§ **Exercise description**
Restate verbatim the lines between the one holding "from, over: topOver" and the one holding "points = [vertex.co", both included, and no others.

━━━ Data section ━━━

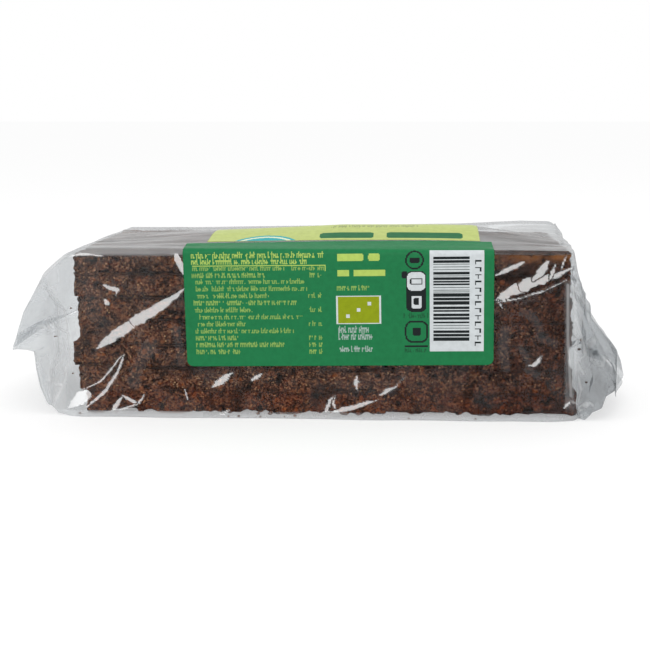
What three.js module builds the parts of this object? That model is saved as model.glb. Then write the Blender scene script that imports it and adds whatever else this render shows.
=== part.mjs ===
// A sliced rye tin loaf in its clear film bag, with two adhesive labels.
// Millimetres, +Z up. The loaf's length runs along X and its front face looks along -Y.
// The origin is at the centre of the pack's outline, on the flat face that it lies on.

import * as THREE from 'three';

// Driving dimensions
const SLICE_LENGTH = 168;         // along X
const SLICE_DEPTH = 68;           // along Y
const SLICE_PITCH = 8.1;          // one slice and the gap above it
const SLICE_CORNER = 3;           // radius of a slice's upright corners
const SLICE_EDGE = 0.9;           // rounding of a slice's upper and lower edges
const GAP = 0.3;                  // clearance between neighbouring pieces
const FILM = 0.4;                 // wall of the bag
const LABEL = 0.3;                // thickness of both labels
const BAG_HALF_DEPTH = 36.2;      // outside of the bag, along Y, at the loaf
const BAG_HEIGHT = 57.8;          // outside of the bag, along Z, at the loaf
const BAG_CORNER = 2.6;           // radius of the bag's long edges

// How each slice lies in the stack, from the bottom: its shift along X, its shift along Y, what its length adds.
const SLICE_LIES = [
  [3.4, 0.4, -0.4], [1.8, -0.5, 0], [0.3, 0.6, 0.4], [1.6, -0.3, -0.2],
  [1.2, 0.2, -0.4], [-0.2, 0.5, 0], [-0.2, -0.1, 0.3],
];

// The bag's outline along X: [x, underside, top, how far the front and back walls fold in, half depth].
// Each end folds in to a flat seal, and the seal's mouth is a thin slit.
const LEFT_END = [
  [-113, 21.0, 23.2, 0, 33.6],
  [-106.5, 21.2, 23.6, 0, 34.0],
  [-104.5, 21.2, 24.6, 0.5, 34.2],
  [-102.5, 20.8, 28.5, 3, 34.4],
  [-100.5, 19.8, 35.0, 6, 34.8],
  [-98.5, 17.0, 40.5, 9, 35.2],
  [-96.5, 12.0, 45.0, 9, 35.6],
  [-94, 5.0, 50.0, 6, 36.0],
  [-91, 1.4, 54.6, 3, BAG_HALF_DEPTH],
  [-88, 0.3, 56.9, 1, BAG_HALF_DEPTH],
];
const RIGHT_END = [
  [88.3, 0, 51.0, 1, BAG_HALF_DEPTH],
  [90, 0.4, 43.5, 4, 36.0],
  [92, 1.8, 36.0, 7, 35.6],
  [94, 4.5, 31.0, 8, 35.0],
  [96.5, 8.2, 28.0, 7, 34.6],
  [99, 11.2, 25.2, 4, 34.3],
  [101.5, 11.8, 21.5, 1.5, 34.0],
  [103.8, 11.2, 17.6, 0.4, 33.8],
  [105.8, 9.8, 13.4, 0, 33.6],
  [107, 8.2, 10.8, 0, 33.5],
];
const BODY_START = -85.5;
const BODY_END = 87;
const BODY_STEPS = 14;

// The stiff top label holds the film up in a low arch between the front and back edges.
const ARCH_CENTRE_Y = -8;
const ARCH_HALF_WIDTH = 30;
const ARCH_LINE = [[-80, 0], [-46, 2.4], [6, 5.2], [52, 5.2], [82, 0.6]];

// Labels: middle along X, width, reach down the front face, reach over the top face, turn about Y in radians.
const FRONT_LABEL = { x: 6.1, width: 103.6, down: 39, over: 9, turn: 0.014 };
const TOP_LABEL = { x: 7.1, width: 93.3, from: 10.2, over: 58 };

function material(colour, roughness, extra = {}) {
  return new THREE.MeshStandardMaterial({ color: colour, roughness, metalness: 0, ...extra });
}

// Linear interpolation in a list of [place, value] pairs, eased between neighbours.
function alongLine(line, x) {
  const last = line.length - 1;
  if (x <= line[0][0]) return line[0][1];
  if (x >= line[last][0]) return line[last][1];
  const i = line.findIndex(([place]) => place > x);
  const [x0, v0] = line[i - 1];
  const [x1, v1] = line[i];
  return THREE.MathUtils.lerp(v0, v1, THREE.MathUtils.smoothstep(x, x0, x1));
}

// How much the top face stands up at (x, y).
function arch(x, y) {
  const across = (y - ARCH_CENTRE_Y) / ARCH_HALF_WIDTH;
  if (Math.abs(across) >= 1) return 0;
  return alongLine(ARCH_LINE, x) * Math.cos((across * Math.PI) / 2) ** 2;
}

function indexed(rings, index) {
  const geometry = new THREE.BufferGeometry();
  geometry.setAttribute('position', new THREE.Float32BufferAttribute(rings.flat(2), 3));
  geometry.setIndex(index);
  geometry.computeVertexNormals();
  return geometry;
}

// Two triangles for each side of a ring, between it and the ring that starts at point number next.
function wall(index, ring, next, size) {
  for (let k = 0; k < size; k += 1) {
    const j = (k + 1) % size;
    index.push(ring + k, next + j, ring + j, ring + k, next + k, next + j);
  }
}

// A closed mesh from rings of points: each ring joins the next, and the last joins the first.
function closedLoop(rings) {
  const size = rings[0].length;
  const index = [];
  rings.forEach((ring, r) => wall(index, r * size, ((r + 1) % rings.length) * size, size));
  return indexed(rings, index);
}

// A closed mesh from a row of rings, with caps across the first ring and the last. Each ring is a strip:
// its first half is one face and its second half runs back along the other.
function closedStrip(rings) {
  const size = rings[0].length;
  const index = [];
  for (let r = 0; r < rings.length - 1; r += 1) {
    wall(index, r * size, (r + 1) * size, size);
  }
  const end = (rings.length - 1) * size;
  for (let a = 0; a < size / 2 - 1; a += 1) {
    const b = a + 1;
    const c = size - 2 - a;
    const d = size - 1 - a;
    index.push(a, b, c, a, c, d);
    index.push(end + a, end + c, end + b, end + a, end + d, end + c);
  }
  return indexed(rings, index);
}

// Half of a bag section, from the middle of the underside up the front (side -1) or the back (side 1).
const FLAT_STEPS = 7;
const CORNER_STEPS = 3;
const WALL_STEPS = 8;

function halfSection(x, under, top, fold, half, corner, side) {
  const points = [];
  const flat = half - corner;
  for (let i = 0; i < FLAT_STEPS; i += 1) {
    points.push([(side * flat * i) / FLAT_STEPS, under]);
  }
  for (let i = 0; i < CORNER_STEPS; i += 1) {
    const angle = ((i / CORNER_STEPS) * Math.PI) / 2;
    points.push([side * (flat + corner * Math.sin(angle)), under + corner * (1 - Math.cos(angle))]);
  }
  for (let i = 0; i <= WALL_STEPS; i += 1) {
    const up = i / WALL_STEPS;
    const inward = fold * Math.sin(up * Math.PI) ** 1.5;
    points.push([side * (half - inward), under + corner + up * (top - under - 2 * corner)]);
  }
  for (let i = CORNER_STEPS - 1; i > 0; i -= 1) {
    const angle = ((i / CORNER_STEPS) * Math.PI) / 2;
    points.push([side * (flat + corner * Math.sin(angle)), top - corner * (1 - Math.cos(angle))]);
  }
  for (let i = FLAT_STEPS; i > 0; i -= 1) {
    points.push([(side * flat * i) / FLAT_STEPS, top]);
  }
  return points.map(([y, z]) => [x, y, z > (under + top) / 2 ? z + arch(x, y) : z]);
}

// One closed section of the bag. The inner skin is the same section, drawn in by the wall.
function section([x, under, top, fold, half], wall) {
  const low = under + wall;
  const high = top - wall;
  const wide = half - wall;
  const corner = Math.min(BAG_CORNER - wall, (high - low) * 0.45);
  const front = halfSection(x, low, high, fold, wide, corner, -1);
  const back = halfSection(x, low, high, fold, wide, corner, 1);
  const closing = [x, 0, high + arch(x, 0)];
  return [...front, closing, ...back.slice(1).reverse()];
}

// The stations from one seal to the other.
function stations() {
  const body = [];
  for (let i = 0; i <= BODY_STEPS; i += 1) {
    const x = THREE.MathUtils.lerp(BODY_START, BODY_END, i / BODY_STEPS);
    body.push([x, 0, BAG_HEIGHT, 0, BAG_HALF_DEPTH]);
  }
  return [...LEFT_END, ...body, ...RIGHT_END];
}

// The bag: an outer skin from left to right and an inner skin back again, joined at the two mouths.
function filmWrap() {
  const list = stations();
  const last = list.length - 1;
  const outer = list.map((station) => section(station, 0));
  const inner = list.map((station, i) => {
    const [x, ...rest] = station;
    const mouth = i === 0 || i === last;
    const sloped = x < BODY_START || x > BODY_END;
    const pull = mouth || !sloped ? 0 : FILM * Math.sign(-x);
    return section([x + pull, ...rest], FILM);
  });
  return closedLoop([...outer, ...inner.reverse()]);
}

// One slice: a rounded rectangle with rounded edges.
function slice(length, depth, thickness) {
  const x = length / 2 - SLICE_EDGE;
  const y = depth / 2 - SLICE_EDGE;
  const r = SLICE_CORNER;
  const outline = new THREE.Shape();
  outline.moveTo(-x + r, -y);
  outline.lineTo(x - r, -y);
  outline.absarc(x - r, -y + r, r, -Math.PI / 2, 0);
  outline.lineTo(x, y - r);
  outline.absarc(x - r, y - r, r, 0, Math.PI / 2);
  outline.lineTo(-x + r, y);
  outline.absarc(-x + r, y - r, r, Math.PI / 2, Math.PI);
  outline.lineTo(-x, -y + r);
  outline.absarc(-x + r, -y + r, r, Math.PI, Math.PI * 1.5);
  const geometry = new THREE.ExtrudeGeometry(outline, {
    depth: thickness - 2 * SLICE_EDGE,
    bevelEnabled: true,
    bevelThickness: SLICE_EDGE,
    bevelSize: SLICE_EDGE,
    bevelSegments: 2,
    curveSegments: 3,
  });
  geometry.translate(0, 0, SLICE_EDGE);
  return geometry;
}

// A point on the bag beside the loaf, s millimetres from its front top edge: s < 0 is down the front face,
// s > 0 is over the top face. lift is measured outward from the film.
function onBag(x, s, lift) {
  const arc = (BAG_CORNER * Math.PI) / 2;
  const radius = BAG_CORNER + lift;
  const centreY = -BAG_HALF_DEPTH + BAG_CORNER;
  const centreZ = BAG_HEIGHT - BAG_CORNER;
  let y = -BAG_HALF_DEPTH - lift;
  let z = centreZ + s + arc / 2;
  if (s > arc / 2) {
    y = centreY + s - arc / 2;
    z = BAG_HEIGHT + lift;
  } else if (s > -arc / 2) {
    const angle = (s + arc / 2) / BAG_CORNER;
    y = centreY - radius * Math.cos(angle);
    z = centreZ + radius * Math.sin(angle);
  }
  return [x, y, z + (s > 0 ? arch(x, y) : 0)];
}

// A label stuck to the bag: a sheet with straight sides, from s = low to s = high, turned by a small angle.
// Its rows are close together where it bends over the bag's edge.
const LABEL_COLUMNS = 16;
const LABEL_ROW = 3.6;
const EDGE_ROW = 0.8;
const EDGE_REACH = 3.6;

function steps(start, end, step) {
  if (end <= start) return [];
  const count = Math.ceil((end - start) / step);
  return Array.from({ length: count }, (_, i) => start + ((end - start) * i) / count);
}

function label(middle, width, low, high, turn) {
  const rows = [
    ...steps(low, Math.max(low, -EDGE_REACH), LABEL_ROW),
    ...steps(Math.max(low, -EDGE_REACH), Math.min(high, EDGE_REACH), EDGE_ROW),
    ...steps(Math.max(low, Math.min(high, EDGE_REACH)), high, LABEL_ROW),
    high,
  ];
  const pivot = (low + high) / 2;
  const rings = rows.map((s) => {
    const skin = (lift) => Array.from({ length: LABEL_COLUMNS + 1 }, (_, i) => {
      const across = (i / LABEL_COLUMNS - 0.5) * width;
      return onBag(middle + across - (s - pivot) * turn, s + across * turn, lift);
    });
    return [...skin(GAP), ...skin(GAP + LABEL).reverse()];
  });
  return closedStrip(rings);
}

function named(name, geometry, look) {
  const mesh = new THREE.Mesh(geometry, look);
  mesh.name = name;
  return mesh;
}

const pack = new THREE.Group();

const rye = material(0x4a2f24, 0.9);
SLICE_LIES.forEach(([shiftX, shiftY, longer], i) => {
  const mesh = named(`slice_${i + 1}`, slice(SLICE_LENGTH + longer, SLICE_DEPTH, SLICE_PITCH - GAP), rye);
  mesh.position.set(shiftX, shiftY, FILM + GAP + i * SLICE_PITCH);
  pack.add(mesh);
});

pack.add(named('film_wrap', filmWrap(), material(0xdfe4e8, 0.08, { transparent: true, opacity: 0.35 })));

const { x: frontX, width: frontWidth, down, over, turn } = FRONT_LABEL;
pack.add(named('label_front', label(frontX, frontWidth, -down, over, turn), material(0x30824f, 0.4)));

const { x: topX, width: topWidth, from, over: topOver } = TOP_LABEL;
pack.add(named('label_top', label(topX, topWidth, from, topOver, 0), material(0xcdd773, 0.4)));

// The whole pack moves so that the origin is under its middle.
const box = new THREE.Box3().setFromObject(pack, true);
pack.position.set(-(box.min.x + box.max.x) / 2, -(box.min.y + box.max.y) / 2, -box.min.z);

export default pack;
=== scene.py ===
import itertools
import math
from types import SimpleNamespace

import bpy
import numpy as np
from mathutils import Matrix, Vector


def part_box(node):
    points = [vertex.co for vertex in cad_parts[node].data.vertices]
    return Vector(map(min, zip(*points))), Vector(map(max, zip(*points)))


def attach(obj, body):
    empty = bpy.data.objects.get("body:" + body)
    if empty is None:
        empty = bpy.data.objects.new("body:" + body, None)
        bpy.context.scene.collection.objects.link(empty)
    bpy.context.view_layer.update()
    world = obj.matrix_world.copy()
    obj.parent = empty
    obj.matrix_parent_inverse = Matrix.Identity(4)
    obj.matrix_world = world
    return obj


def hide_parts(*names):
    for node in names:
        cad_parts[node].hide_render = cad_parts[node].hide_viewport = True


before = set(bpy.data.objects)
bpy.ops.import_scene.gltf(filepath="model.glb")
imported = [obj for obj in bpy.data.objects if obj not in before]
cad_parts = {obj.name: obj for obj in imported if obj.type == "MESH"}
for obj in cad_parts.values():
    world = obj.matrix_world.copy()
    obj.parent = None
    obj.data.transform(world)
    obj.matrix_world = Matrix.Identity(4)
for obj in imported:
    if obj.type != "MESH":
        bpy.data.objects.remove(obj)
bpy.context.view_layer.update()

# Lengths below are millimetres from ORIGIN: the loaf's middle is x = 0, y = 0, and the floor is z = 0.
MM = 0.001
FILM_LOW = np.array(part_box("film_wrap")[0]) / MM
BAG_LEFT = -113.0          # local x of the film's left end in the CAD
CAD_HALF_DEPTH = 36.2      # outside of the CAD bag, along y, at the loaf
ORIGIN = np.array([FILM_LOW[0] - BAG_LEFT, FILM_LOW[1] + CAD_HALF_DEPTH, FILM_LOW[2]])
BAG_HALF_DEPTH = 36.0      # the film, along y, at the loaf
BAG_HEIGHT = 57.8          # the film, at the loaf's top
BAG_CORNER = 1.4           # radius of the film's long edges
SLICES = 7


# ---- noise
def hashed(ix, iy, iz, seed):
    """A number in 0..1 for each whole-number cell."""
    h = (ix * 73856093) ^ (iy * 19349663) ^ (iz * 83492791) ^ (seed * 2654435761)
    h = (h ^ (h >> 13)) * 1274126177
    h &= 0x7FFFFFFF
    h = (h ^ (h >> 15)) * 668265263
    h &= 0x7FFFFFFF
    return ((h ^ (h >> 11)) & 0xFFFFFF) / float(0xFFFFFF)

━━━

§ **Reply to the task**
const { x: topX, width: topWidth, from, over: topOver } = TOP_LABEL;
pack.add(named('label_top', label(topX, topWidth, from, topOver, 0), material(0xcdd773, 0.4)));

// The whole pack moves so that the origin is under its middle.
const box = new THREE.Box3().setFromObject(pack, true);
pack.position.set(-(box.min.x + box.max.x) / 2, -(box.min.y + box.max.y) / 2, -box.min.z);

export default pack;
=== scene.py ===
import itertools
import math
from types import SimpleNamespace

import bpy
import numpy as np
from mathutils import Matrix, Vector


def part_box(node):
    points = [vertex.co for vertex in cad_parts[node].data.vertices]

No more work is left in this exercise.